Retype everything from the line that contains "module right() translate([(pair_gap" down to the line that contains "bpy.context.scene.collection.objects.link(empty)", inclusive, without altering or adding anything.

Object modeling scripts:
++++++++

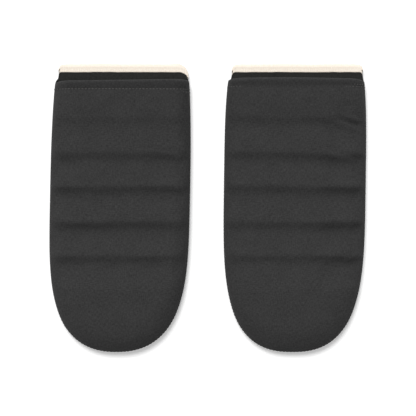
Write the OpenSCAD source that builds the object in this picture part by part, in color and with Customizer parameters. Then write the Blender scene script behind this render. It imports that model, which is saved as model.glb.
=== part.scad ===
// A pair of thumbless, quilted oven mitts lying side by side, mouths towards +Y and backs down.
// Each mitt is two panels of canvas, batting and lining, joined round the edge by one seam.
// Origin: middle of the pair, on the surface that the mitts lie on.

/* [Pair] */
// Clear space between the two mitts
pair_gap = 33; // [10:1:80]

/* [Mitt] */
// Width across the widest part of a mitt
mitt_w = 150; // [125:1:185]
// Width across the mouth, at the back lip
mouth_w = 140; // [104:1:150]
// Length from the back lip to the fingertip end
mitt_l = 302; // [250:1:380]
// Length of the rounded fingertip end
tip_l = 130; // [90:1:160]
// How square the rounded end is, where 2 is an ellipse
tip_squareness = 2.5; // [2:0.1:3.5]
// How far the front lip stands back from the back lip
lip_step = 18; // [12:1:40]
// Height of the hand pocket
pocket_h = 12; // [6:0.5:30]
// Width of the rounded shoulder along each panel's edge
shoulder_w = 24; // [14:1:32]

/* [Layers] */
// Thickness of the canvas shell
shell_t = 0.9; // [0.7:0.05:2]
// Thickness of the batting
batting_t = 5; // [2:0.5:8]
// Thickness of the lining
lining_t = 0.7; // [0.4:0.05:1.5]

/* [Mouth tape] */
// Width of the ribbed tape along the back lip
tape_w = 10; // [6:0.5:12]
// Thickness of the tape
tape_t = 0.8; // [0.4:0.1:2]
// From the back lip to the row of stitches that holds the tape
tape_row = 7.5; // [2:0.5:9]

/* [Stitching] */
// Width of a run of thread
thread_w = 0.8; // [0.4:0.1:1.2]
// Height of a run of thread
thread_h = 0.4; // [0.2:0.05:0.6]
// From the front lip to the row of stitches that holds its hem
hem_row = 8.5; // [4:0.5:15]
// Number of quilting rows
channels = 5; // [2:1:5]
// From the front lip to the first quilting row
first_channel = 38.5; // [20:0.5:45]
// From one quilting row to the next
channel_pitch = 36.5; // [20:0.5:40]
// Depth of the crease along the edge seam
crease_d = 0.6; // [0.5:0.05:0.65]
// Half the height of that crease
crease_h = 1; // [0.8:0.1:1.5]

/* [Hidden] */
// Space between a run of thread and the curved cloth under it
thread_clear = 0.15;
// Share of the crease that its thread fills
crease_fill = 0.6;
// Space between the end of a quilting row and the edge of the pocket
row_end = 3;
// Steps along each straight side, round each half of the tip, and over each shoulder
side_steps = 6;
tip_steps = 8;
shoulder_steps = 5;
// Shoulder step at which a run of thread starts
thread_start = 3;

back_lip = mitt_l / 2;
front_lip = back_lip - lip_step;
tip_start = tip_l - mitt_l / 2;
side_taper = (mitt_w - mouth_w) / 2;

// Insets of the four faces between the layers: shell, batting, lining, pocket
inset_batting = shell_t;
inset_lining = shell_t + batting_t;
inset_pocket = shell_t + batting_t + lining_t;

// Height of the edge seam, which is also the floor of the pocket
seam_z = shell_t + batting_t + lining_t;

canvas = "#3a3a3a";
dark_cloth = "#272725";
wool = "#e6e1d6";
cream = "#f9ead9";
dark_thread = "#4c4b49";
pale_thread = "#d8cab8";

// Half the width of the outline at y, moved in by an inset
function half_w(y, inset) =
  y >= tip_start
    ? mitt_w / 2 - side_taper * pow((y - tip_start) / (mitt_l - tip_l), 2) - inset
    : (mitt_w / 2 - inset)
      * pow(1 - pow((tip_start - y) / (tip_l - inset), tip_squareness), 1 / tip_squareness);

// The left half of the outline from the lip to the fingertip, moved in by an inset
function left_edge(inset, lip) = concat(
  [for (i = [0:side_steps - 1])
    let (y = lip + (tip_start - lip) * i / side_steps) [-half_w(y, inset), y]],
  [for (i = [0:tip_steps])
    let (a = 90 * i / tip_steps)
      [-(mitt_w / 2 - inset) * pow(cos(a), 2 / tip_squareness),
       tip_start - (tip_l - inset) * pow(sin(a), 2 / tip_squareness)]]
);

// The whole outline, an open U from the left end of the lip round to the right end
function outline(inset, lip) =
  let (left = left_edge(inset, lip), last = len(left) - 1)
    concat(left, [for (i = [last - 1:-1:0]) [-left[i].x, left[i].y]]);

function ring_at(step, lip) = [for (p = outline(step[0], lip)) [p.x, p.y, step[1]]];

// Steps [inset, height] of a panel's face, from the edge seam up over its shoulder.
// A negative rise goes down, as on the back panel.
function panel_face(inset, rise) =
  let (start = sign(rise) * crease_h)
    [for (i = [0:shoulder_steps])
      let (a = 90 * i / shoulder_steps)
        [inset + shoulder_w * (1 - cos(a)), seam_z + start + (rise - start) * sin(a)]];

function flip(faces, on) = on ? [for (f = faces) [for (i = [len(f) - 1:-1:0]) f[i]]] : faces;

// A sheet between two faces, each a list of [inset, height] steps of the same length.
// The first steps meet along the edge seam and the last ones close across the middle.
module sheet(outer, inner, lip) {
  steps = len(outer);
  n = len(outline(0, lip));
  side = steps * n;
  points = [for (face = [outer, inner]) for (step = face) each ring_at(step, lip)];
  function at(face, step, i) = face * side + step * n + i;
  skins = [for (face = [0, 1]) each flip(concat(
    [for (s = [0:steps - 2]) for (i = [0:n - 2])
      each [[at(face, s, i), at(face, s, i + 1), at(face, s + 1, i + 1)],
            [at(face, s, i), at(face, s + 1, i + 1), at(face, s + 1, i)]]],
    [for (i = [0:(n - 1) / 2 - 1]) let (t = steps - 1, j = n - 1 - i)
      each i < (n - 1) / 2 - 1
        ? [[at(face, t, i), at(face, t, i + 1), at(face, t, j - 1)],
           [at(face, t, i), at(face, t, j - 1), at(face, t, j)]]
        : [[at(face, t, i), at(face, t, i + 1), at(face, t, j)]]]), face == 0)];
  seam = [for (i = [0:n - 2])
    each [[at(0, 0, i), at(0, 0, i + 1), at(1, 0, i + 1)],
          [at(0, 0, i), at(1, 0, i + 1), at(1, 0, i)]]];
  lips = [for (end = [0, 1]) each flip([for (s = [0:steps - 2]) let (i = end * (n - 1))
    each [[at(0, s, i), at(1, s, i), at(1, s + 1, i)],
          [at(0, s, i), at(1, s + 1, i), at(0, s + 1, i)]]], end == 1)];
  crown = let (t = steps - 1, j = n - 1)
    [[at(0, t, 0), at(1, t, 0), at(1, t, j)], [at(0, t, 0), at(1, t, j), at(0, t, j)]];
  up = outer[steps - 1][1] > outer[0][1];
  polyhedron(points, flip(concat(skins, seam, lips, crown), !up));
}

module front_sheet(outer_inset, outer_rise, inner_inset, inner_rise) {
  outer = panel_face(outer_inset, outer_rise);
  inner = panel_face(inner_inset, inner_rise);
  start = outer_inset == 0 ? crease_d : outer_inset;
  sheet(concat([[start, seam_z]], outer), concat([[inner_inset, seam_z]], inner), front_lip);
}

// Faces of a four-sided bar made of n sections
function bar_faces(n) = concat(
  [for (i = [0:n - 2]) for (c = [0:3]) let (a = 4 * i + c, b = 4 * i + (c + 1) % 4)
    each [[a, b + 4, b], [a, a + 4, b + 4]]],
  [[0, 1, 2, 3], [for (c = [3:-1:0]) 4 * (n - 1) + c]]);

// A run of thread that follows a list of points across the mitt
module thread(path) {
  corners = [[-1, 0], [1, 0], [1, 1], [-1, 1]];
  points = [for (p = path) for (c = corners) p + [0, c[0] * thread_w / 2, c[1] * thread_h]];
  polyhedron(points, bar_faces(len(path)));
}

// Points across a panel at y, over a face of the given inset and rise, shifted by dz
function across(y, inset, rise, dz) =
  let (steps = panel_face(inset, rise),
       left = [for (i = [thread_start:shoulder_steps])
         [-half_w(y, steps[i][0]), y, steps[i][1] + dz]],
       last = len(left) - 1)
    concat(left, [for (i = [last:-1:0]) [-left[i].x, left[i].y, left[i].z]]);

function channel_y(i) = front_lip - first_channel - i * channel_pitch;

module front_shell() color(canvas)
  front_sheet(0, pocket_h + lining_t + batting_t + shell_t,
              inset_batting, pocket_h + lining_t + batting_t);

module front_batting() color(wool)
  front_sheet(inset_batting, pocket_h + lining_t + batting_t, inset_lining, pocket_h + lining_t);

module front_lining() color(dark_cloth)
  front_sheet(inset_lining, pocket_h + lining_t, inset_pocket, pocket_h);

module back_shell() color(canvas)
  sheet(concat([[crease_d, seam_z]], panel_face(0, -seam_z)),
        concat([[inset_batting, seam_z]], panel_face(inset_batting, shell_t - seam_z)), back_lip);

// The back lining lies in a recess of the batting, level with the edge seam
module back_batting() color(wool) {
  outer = panel_face(inset_batting, shell_t - seam_z);
  inner = [for (i = [0:shoulder_steps])
    [inset_lining + outer[i][0] - inset_batting, seam_z - lining_t]];
  sheet(concat([[inset_batting, seam_z]], outer), concat([[inset_lining, seam_z]], inner), back_lip);
}

module back_lining() color(dark_cloth)
  translate([0, 0, seam_z - lining_t])
    linear_extrude(lining_t) polygon(outline(inset_lining, back_lip));

module mouth_tape() color(cream)
  translate([0, 0, seam_z]) linear_extrude(tape_t)
    polygon([for (c = [[-1, 0], [1, 0], [1, 1], [-1, 1]])
      let (y = back_lip - c[1] * tape_w) [c[0] * half_w(y, crease_d), y]]);

module tape_stitching() color(pale_thread) {
  y = back_lip - tape_row;
  reach = half_w(y, inset_lining);
  translate([-reach, y - thread_w / 2, seam_z + tape_t]) cube([2 * reach, thread_w, thread_h]);
}

module hem_stitching() color(dark_thread)
  thread(across(front_lip - hem_row, 0, pocket_h + lining_t + batting_t + shell_t, thread_clear));

// Quilting holds the lining to the batting, and shows only inside the pocket
module front_quilting() color(dark_thread)
  for (i = [0:channels - 1])
    thread(across(channel_y(i), inset_pocket, pocket_h, -thread_clear - thread_h));

module back_quilting() color(dark_thread)
  for (i = [0:channels - 1]) {
    reach = half_w(channel_y(i), inset_pocket + row_end);
    translate([-reach, channel_y(i) - thread_w / 2, seam_z]) cube([2 * reach, thread_w, thread_h]);
  }

// One thread in the crease, from the front lip round the fingertip and back
module edge_seam() color(dark_thread) {
  deep = outline(crease_fill * crease_d, front_lip);
  proud = outline((1 - crease_fill) * crease_d / 2, front_lip);
  rise = (1 - crease_fill) * crease_h / 2;
  points = [for (i = [0:len(deep) - 1])
    each [[proud[i].x, proud[i].y, seam_z - rise], [deep[i].x, deep[i].y, seam_z - rise],
          [deep[i].x, deep[i].y, seam_z + rise], [proud[i].x, proud[i].y, seam_z + rise]]];
  polyhedron(points, bar_faces(len(deep)));
}

module left() translate([-(pair_gap + mitt_w) / 2, 0, 0]) children();
module right() translate([(pair_gap + mitt_w) / 2, 0, 0]) children();

left() front_shell();  // left_front_shell
left() back_shell();  // left_back_shell
left() front_batting();  // left_front_batting
left() back_batting();  // left_back_batting
left() front_lining();  // left_front_lining
left() back_lining();  // left_back_lining
left() mouth_tape();  // left_mouth_tape
left() tape_stitching();  // left_tape_stitching
left() hem_stitching();  // left_hem_stitching
left() front_quilting();  // left_front_quilting
left() back_quilting();  // left_back_quilting
left() edge_seam();  // left_edge_seam
right() front_shell();  // right_front_shell
right() back_shell();  // right_back_shell
right() front_batting();  // right_front_batting
right() back_batting();  // right_back_batting
right() front_lining();  // right_front_lining
right() back_lining();  // right_back_lining
right() mouth_tape();  // right_mouth_tape
right() tape_stitching();  // right_tape_stitching
right() hem_stitching();  // right_hem_stitching
right() front_quilting();  // right_front_quilting
right() back_quilting();  // right_back_quilting
right() edge_seam();  // right_edge_seam
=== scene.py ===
"""Looks of a pair of thumbless, quilted oven mitts that lie side by side on a white surface.

Each mitt is a front and a back panel of canvas, batting and lining, closed by an edge seam. The front
lip stands back from the back lip, so the dark lining and the cream tape of the back lip show at the
mouth. Lengths in the classes are millimetres in the frame's axes, and meshes are made in metres.
"""

import logging
import math
from dataclasses import dataclass
from enum import Enum
from typing import Callable, Iterable

import bmesh
import bpy
import numpy as np
from mathutils import Matrix, Vector, noise


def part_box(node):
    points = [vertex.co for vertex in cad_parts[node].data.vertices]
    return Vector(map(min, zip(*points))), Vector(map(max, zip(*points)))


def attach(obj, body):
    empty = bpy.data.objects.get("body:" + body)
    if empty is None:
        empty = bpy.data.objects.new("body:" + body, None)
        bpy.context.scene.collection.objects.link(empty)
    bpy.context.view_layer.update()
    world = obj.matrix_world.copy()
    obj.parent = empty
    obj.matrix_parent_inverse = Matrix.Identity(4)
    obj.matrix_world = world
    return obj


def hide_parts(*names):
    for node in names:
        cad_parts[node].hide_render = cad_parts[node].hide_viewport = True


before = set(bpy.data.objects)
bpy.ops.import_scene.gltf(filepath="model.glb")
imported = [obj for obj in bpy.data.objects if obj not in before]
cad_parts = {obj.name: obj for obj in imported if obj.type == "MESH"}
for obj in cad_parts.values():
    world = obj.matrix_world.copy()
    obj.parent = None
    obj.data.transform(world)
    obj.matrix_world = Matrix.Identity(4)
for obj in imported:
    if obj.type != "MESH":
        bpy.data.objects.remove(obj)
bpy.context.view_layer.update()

LOG = logging.getLogger("oven_mitts")
MM = 0.001


class Side(Enum):
    """Which mitt of the pair."""

    LEFT = "left"
    RIGHT = "right"


class Face(Enum):
    """Which panel of a mitt."""

    FRONT = "front"
    BACK = "back"


@dataclass(frozen=True)
class Layers:
    """Thicknesses of the cloth and padding in one panel, in mm."""

    shell: float
    batting: float
    lining: float

    @property
    def total(self) -> float:
        """Thickness of the whole panel."""
        return self.shell + self.batting + self.lining


@dataclass(frozen=True)
class QuiltRow:
    """One quilting row: its height on the mitt, its slope, and how deep it pulls in across the mitt."""

    y: float
    slope: float
    left: float
    middle: float
    right: float


@dataclass(frozen=True)
class Crease:
    """A pucker in the cloth, from one point to another, in mm from the mitt's own middle."""

    start: tuple[float, float]
    end: tuple[float, float]
    width: float
    depth: float


@dataclass(frozen=True)
class MittShape:
    """How one hand-sewn mitt differs from the frame's even outline, in mm."""

    side: Side
    half_width: float
    offset: float
    tip_start: float
    across_power: float
    along_power: float
    taper: float
    taper_power: float
    lean: float
    skew: float
    front_lip: tuple[float, float, float]
    back_corner: tuple[float, float]
    mouth_inset: tuple[float, float]
    hem_row: float
    rows: tuple[QuiltRow, ...]
    creases: tuple[Crease, ...]
    seed: float


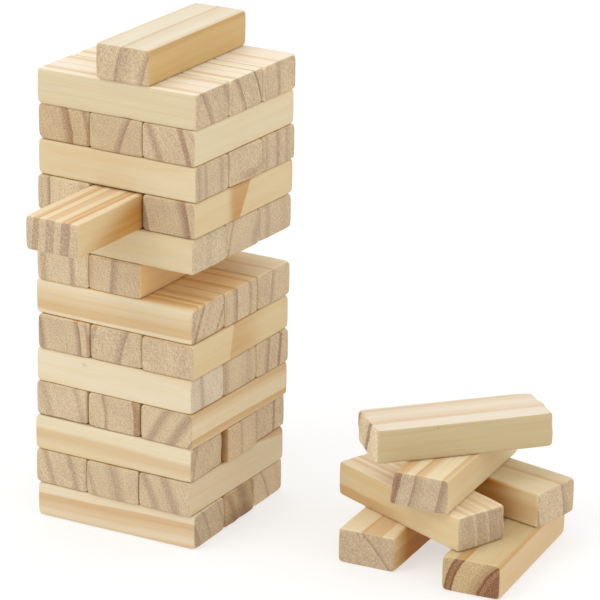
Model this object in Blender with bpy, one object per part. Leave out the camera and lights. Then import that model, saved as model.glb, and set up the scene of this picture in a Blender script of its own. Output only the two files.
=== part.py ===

++++++++

* Response to this task:
module right() translate([(pair_gap + mitt_w) / 2, 0, 0]) children();

left() front_shell();  // left_front_shell
left() back_shell();  // left_back_shell
left() front_batting();  // left_front_batting
left() back_batting();  // left_back_batting
left() front_lining();  // left_front_lining
left() back_lining();  // left_back_lining
left() mouth_tape();  // left_mouth_tape
left() tape_stitching();  // left_tape_stitching
left() hem_stitching();  // left_hem_stitching
left() front_quilting();  // left_front_quilting
left() back_quilting();  // left_back_quilting
left() edge_seam();  // left_edge_seam
right() front_shell();  // right_front_shell
right() back_shell();  // right_back_shell
right() front_batting();  // right_front_batting
right() back_batting();  // right_back_batting
right() front_lining();  // right_front_lining
right() back_lining();  // right_back_lining
right() mouth_tape();  // right_mouth_tape
right() tape_stitching();  // right_tape_stitching
right() hem_stitching();  // right_hem_stitching
right() front_quilting();  // right_front_quilting
right() back_quilting();  // right_back_quilting
right() edge_seam();  // right_edge_seam
=== scene.py ===
"""Looks of a pair of thumbless, quilted oven mitts that lie side by side on a white surface.

Each mitt is a front and a back panel of canvas, batting and lining, closed by an edge seam. The front
lip stands back from the back lip, so the dark lining and the cream tape of the back lip show at the
mouth. Lengths in the classes are millimetres in the frame's axes, and meshes are made in metres.
"""

import logging
import math
from dataclasses import dataclass
from enum import Enum
from typing import Callable, Iterable

import bmesh
import bpy
import numpy as np
from mathutils import Matrix, Vector, noise


def part_box(node):
    points = [vertex.co for vertex in cad_parts[node].data.vertices]
    return Vector(map(min, zip(*points))), Vector(map(max, zip(*points)))


def attach(obj, body):
    empty = bpy.data.objects.get("body:" + body)
    if empty is None:
        empty = bpy.data.objects.new("body:" + body, None)
        bpy.context.scene.collection.objects.link(empty)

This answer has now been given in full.